Oaths of Office, and Goodwin Liu Revisited

Thanks to Dan for allowing me to guest blog this month. With my first post, I'd like to address a question that's been with me for a few months: are there cases where Members of Congress violate their oaths of office by changing positions?

The argument goes something like this: Members of Congress swear to "support and defend the Constitution," which at the very least means they have an obligation to support the Constitution as they interpret it. Members signal their understanding of the Constitution both through voting behavior and through public statements, so when they adopt inconsistent positions on constitutional questions, there is at least a prima facie case that they have violated their oaths of office. This line of thought occurred to me in May when the Senate considered the judicial nomination of Goodwin. Some Senators had previously said that filibustering judicial candidates was unconstitutional, yet they still voted against cloture in 2011.

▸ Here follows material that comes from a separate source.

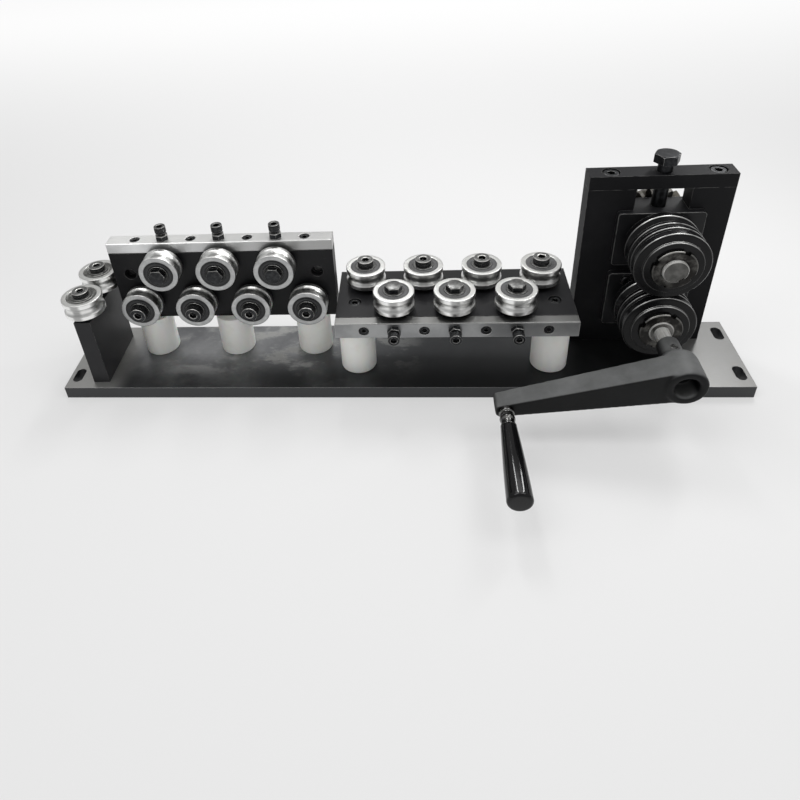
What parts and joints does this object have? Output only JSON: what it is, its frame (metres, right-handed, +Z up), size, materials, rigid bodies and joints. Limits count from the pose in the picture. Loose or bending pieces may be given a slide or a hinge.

There are at least three rebuttals to this basic argument. First, legislators may change their minds. This should be encouraged, so long as the change of mind is in good faith. Otherwise, the deliberative element of government could be sharply reduced, to the detriment of the legislative product. But there are several factors that might make us doubt that a particular change of heart is good faith:

(1) where several Members change their opinions but they vehemently supporedt their prior positions, especially when the change occurs in a direction that we can describe as politically expedient (even though we might expect some baseline percentage of representatives to change their opinions on particular issues).

(2) where there are no new data that would occasion a widespread change of heart among the Members. We might expect, for example, that a new study on the dangers of a particular chemical might result in larger than average changes in legislative opinion on a particular issue, but there are no commensurate data increases that would warrant the change of attitudes in most cases.

(3) where legislators change their minds about broad constitutional issues as opposed to narrow policy issues. This is related to the second point, because the attitudinal changes are likely to come, if at all, from new data salient to the issue at hand. These factors make me question whether the Senators who filibustered Liu’s appointment, for example, had a good-faith change in their understanding of the Constitution.

Second, the legislators may have a particular, fixed belief in the meaning of the Constitution, but rather than expressing their beliefs through their voting behavior and public statements, they may act and vote in the way they think is most likely to get them reelected, or more innocently, in the way that they think the majority of their constituents would want them to. Such a divergence between personal belief and voting behavior is acceptable for pure policy issues. But when constitutional issues are implicated, such an activity would be contrary to the oath taken, which, at its minimum, is an oath to act consistently with what the oath-taker believes the Constitution requires. There would be nothing wrong with a legislator supporting a tax increase he thinks is a bad policy choice, but which he knows his constituents overwhelmingly support. On the other hand, even if his constituents supported the measure, he would be under a duty based on his oath to oppose the tax if he thought it was unconstitutional. As a result, those Senators who have a fixed view on the constitutional requirements of advice and consent but who also voted inconsistently with that belief based on their constituents’ wishes or because they believed that their voting pattern would be politically popular violated their oaths, because at least one of their voting positions was necessarily contrary to their own beliefs about what the Constitution requires. 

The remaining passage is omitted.